__WRITTEN INSTRUCTION__:
Output all the material that follows, exactly as given.

__DATA EXCERPT__:

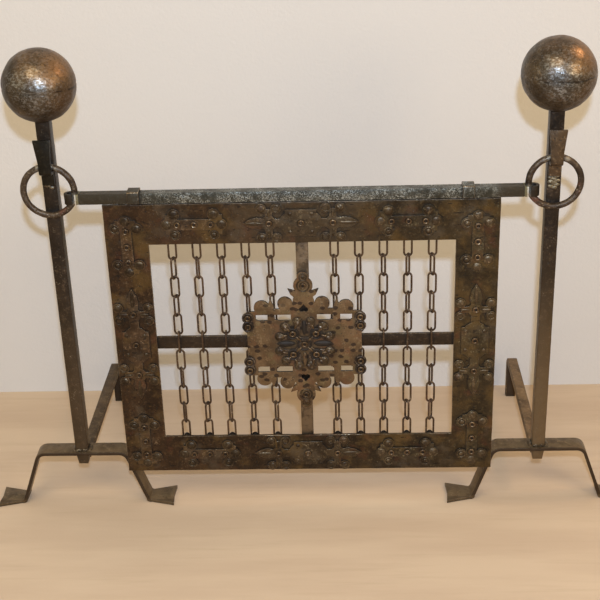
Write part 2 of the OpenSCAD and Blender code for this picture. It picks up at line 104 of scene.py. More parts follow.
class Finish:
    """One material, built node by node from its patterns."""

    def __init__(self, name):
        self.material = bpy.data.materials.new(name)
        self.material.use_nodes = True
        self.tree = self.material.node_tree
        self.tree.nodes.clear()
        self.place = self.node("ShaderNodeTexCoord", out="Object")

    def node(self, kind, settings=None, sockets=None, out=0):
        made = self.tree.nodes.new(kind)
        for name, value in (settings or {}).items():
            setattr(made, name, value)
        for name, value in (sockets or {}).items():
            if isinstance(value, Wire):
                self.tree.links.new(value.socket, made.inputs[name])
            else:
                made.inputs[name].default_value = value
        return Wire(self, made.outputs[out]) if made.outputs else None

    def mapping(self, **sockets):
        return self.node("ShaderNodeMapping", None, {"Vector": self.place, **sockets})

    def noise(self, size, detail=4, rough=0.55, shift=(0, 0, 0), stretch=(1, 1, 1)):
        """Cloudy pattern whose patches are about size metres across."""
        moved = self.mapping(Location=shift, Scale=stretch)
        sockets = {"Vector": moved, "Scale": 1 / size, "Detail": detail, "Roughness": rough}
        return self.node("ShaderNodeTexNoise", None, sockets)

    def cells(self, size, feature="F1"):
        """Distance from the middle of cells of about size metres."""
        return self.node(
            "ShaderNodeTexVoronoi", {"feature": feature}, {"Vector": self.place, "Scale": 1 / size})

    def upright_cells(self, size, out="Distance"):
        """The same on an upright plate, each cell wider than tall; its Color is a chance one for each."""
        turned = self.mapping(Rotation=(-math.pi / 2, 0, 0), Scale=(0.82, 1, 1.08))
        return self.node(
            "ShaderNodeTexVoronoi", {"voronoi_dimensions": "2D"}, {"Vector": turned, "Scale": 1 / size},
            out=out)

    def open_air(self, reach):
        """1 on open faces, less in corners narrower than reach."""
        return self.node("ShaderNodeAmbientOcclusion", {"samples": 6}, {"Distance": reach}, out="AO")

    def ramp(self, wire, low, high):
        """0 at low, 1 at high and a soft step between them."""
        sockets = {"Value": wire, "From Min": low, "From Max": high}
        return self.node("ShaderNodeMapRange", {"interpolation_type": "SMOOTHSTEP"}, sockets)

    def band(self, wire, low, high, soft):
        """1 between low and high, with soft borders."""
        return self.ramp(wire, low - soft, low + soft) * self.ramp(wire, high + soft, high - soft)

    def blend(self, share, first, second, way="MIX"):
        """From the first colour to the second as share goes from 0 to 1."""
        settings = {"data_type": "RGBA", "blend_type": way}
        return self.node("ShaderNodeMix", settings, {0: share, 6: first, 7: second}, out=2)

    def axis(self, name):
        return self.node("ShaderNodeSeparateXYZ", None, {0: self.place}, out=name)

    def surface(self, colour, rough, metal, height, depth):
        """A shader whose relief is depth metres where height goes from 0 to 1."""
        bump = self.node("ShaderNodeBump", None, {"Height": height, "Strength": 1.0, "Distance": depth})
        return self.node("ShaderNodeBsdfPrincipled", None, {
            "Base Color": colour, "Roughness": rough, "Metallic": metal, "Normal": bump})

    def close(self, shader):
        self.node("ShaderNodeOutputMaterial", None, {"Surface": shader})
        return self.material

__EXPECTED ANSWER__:
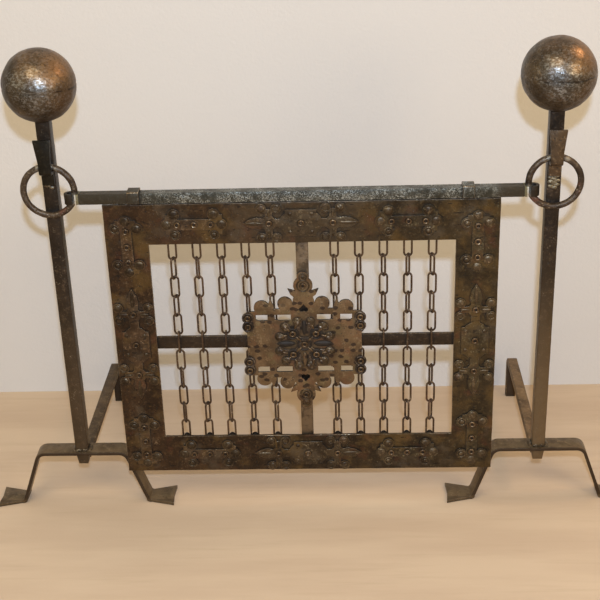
Write part 2 of the OpenSCAD and Blender code for this picture. It picks up at line 104 of scene.py. More parts follow.
class Finish:
    """One material, built node by node from its patterns."""

    def __init__(self, name):
        self.material = bpy.data.materials.new(name)
        self.material.use_nodes = True
        self.tree = self.material.node_tree
        self.tree.nodes.clear()
        self.place = self.node("ShaderNodeTexCoord", out="Object")

    def node(self, kind, settings=None, sockets=None, out=0):
        made = self.tree.nodes.new(kind)
        for name, value in (settings or {}).items():
            setattr(made, name, value)
        for name, value in (sockets or {}).items():
            if isinstance(value, Wire):
                self.tree.links.new(value.socket, made.inputs[name])
            else:
                made.inputs[name].default_value = value
        return Wire(self, made.outputs[out]) if made.outputs else None

    def mapping(self, **sockets):
        return self.node("ShaderNodeMapping", None, {"Vector": self.place, **sockets})

    def noise(self, size, detail=4, rough=0.55, shift=(0, 0, 0), stretch=(1, 1, 1)):
        """Cloudy pattern whose patches are about size metres across."""
        moved = self.mapping(Location=shift, Scale=stretch)
        sockets = {"Vector": moved, "Scale": 1 / size, "Detail": detail, "Roughness": rough}
        return self.node("ShaderNodeTexNoise", None, sockets)

    def cells(self, size, feature="F1"):
        """Distance from the middle of cells of about size metres."""
        return self.node(
            "ShaderNodeTexVoronoi", {"feature": feature}, {"Vector": self.place, "Scale": 1 / size})

    def upright_cells(self, size, out="Distance"):
        """The same on an upright plate, each cell wider than tall; its Color is a chance one for each."""
        turned = self.mapping(Rotation=(-math.pi / 2, 0, 0), Scale=(0.82, 1, 1.08))
        return self.node(
            "ShaderNodeTexVoronoi", {"voronoi_dimensions": "2D"}, {"Vector": turned, "Scale": 1 / size},
            out=out)

    def open_air(self, reach):
        """1 on open faces, less in corners narrower than reach."""
        return self.node("ShaderNodeAmbientOcclusion", {"samples": 6}, {"Distance": reach}, out="AO")

    def ramp(self, wire, low, high):
        """0 at low, 1 at high and a soft step between them."""
        sockets = {"Value": wire, "From Min": low, "From Max": high}
        return self.node("ShaderNodeMapRange", {"interpolation_type": "SMOOTHSTEP"}, sockets)

    def band(self, wire, low, high, soft):
        """1 between low and high, with soft borders."""
        return self.ramp(wire, low - soft, low + soft) * self.ramp(wire, high + soft, high - soft)

    def blend(self, share, first, second, way="MIX"):
        """From the first colour to the second as share goes from 0 to 1."""
        settings = {"data_type": "RGBA", "blend_type": way}
        return self.node("ShaderNodeMix", settings, {0: share, 6: first, 7: second}, out=2)

    def axis(self, name):
        return self.node("ShaderNodeSeparateXYZ", None, {0: self.place}, out=name)

    def surface(self, colour, rough, metal, height, depth):
        """A shader whose relief is depth metres where height goes from 0 to 1."""
        bump = self.node("ShaderNodeBump", None, {"Height": height, "Strength": 1.0, "Distance": depth})
        return self.node("ShaderNodeBsdfPrincipled", None, {
            "Base Color": colour, "Roughness": rough, "Metallic": metal, "Normal": bump})

    def close(self, shader):
        self.node("ShaderNodeOutputMaterial", None, {"Surface": shader})
        return self.material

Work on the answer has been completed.